Topeka Gov. Sam Brownback on Friday said that federal officials have given Kansas the go-ahead to implement the state's new Medicaid system known as KanCare on Jan. 1.
Under KanCare, nearly 400,000 Kansans will have their health care administered by for-profit managed care companies.
Brownback vowed that the new system will provide better health care more efficiently and reduce costs to taxpayers. Medicaid, funded through federal and state dollars, costs about $2.9 billion annually in Kansas.
"Instead of cutting services, cutting providers, we're adding. This is the way forward. You are going to see a lot of states doing this," he said.
But the proposal, which has been in the works for nearly two years, has its detractors.
Ernie Kutzley, advocacy director for AARP-Kansas, said he feared KanCare "could really harm the quality of care for seniors."
AARP and several organizations had asked for delays in implementation, saying that Brownback's timeline was too aggressive.
Kutzley also said given the state's precarious fiscal situation — tax cuts signed into law this year by Brownback will produce a $328 million budget shortfall next year — this wasn't the time to overhaul Medicaid.
"We really didn't think the state had the manpower and process in place to oversee this thing," he said.
"I'm disappointed," said Tom Laing, executive director of InterHab, a group of organizations that provides services to people with disabilities.
"The question will be how much oversight will the Legislature and the feds exercise to make sure that people covered by Medicaid are not harmed by this process," Laing said.
Shannon Cotsoradis, president and chief executive officer of Kansas Action for Children, agreed. "The federal government has determined today that Kansas is ready to move forward with KanCare, but what is less clear is whether children and families are ready for this transition.
"As KanCare unfolds, it will be important to monitor the impact it has on children’s access to health care coverage," Cotsoradis said.
But Brownback and his health care leaders said approval of KanCare by the Centers for Medicare and Medicaid Services provides certainty for the low-income children, disabled and elderly Kansans served by Medicaid.
Lt. Gov. Jeff Colyer vowed "a smooth transition for Kansans on Medicaid."
Kansas Department for Aging and Disability Services Secretary Shawn Sullivan said "continuity of care" provisions have been incorporated into the contracts with the managed care organizations to provide three more months after Jan. 1 for health care providers to get into the plan. The state will also have a KanCare ombudsman and consumer telephone hotlines.
The state awarded KanCare contracts in June to subsidiaries of Amerigroup Corp., based in Virginia Beach, Va.; Centene Corp., which has its headquarters in St. Louis; and United Healthcare, based in Minneapolis.

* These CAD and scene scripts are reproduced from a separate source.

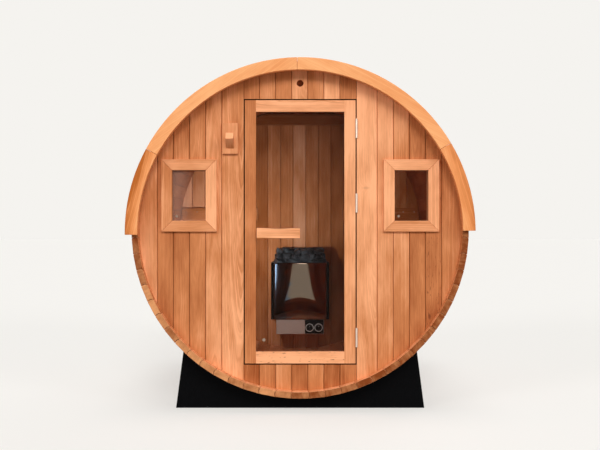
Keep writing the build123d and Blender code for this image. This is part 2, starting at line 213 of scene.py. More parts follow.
def knot_patterns(tree):
    """How far a board's knot pushes its year lines aside, and how much of its dark heart shows."""
    knot = add(tree, "Attribute", {"attribute_name": "knot"}, output="Vector")
    radius = add(tree, "SeparateXYZ", inputs={0: knot}, output="Z")
    radius = add(tree, "Math", {"operation": "MAXIMUM"}, {0: radius, 1: 0.0001})
    flat = add(tree, "VectorMath", MULTIPLY, {0: knot, 1: (1, 1, 0)})
    far = add(tree, "VectorMath", {"operation": "LENGTH"}, {0: flat}, "Value")
    ratio = add(tree, "Math", {"operation": "DIVIDE"}, {0: far, 1: radius})
    # The push is most at the knot's middle, and fades over four times its radius.
    push = add(tree, "MapRange", SMOOTH, {0: ratio, 1: 0.6, 2: 4.5, 3: 0.016, 4: 0.0})
    heart = add(tree, "MapRange", SMOOTH, {0: ratio, 1: 0.5, 2: 1.3, 3: 0.85, 4: 0.0})
    # A wide knot is a burl: its grain swirls, but its heart is hardly darker than the board.
    burl = add(tree, "MapRange", SMOOTH, {0: radius, 1: 0.009, 2: 0.018, 3: 1.0, 4: 0.22})
    return push, add(tree, "Math", MULTIPLY, {0: heart, 1: burl})


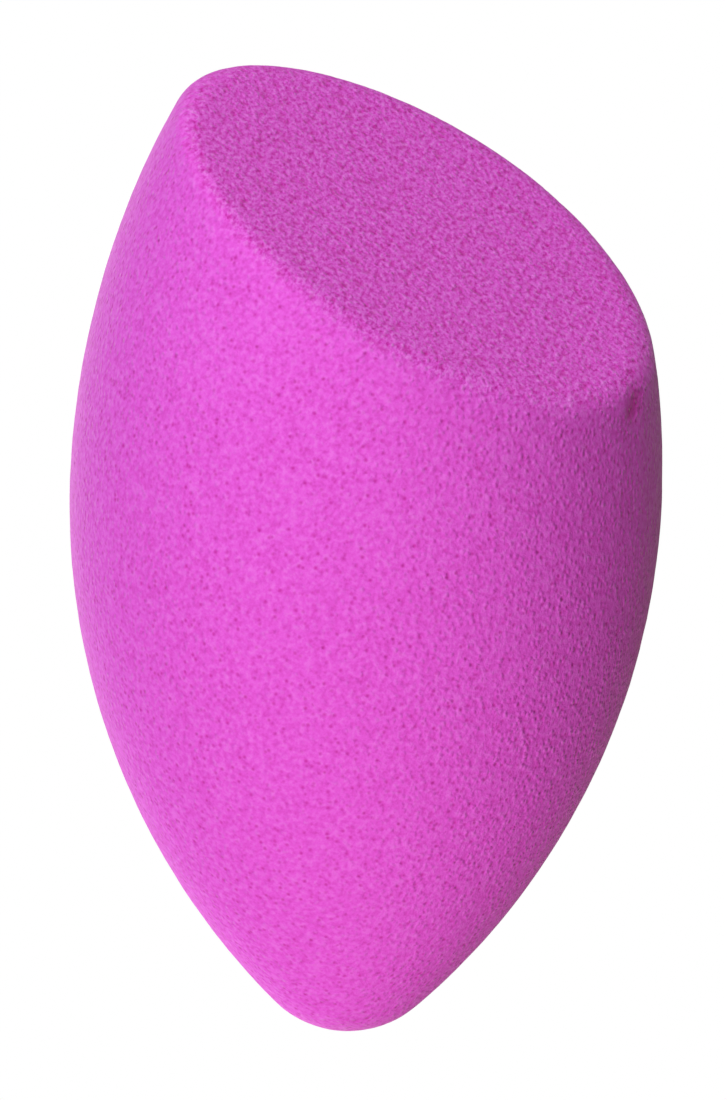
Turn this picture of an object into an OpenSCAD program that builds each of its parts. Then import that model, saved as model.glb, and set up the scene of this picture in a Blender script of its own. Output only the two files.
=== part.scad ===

Each Medicaid consumer has been pre-enrolled in one of the plans and members have the opportunity before April 4 to switch to a different plan, officials said. KanCare continues current health care services, and adds heart and lung transplants, bariatric surgery and adult preventative dental services.
Advocates for people with developmental disabilities opposed KanCare and Brownback agreed to wait until 2014 to bring in their long-term services.
Kansas Department of Health and Environment Secretary Robert Moser, a family physician, said KanCare will save $1 billion over five years. Moser said the new model will provide a holistic approach to caring for patients. "Basically, this is great news," he said.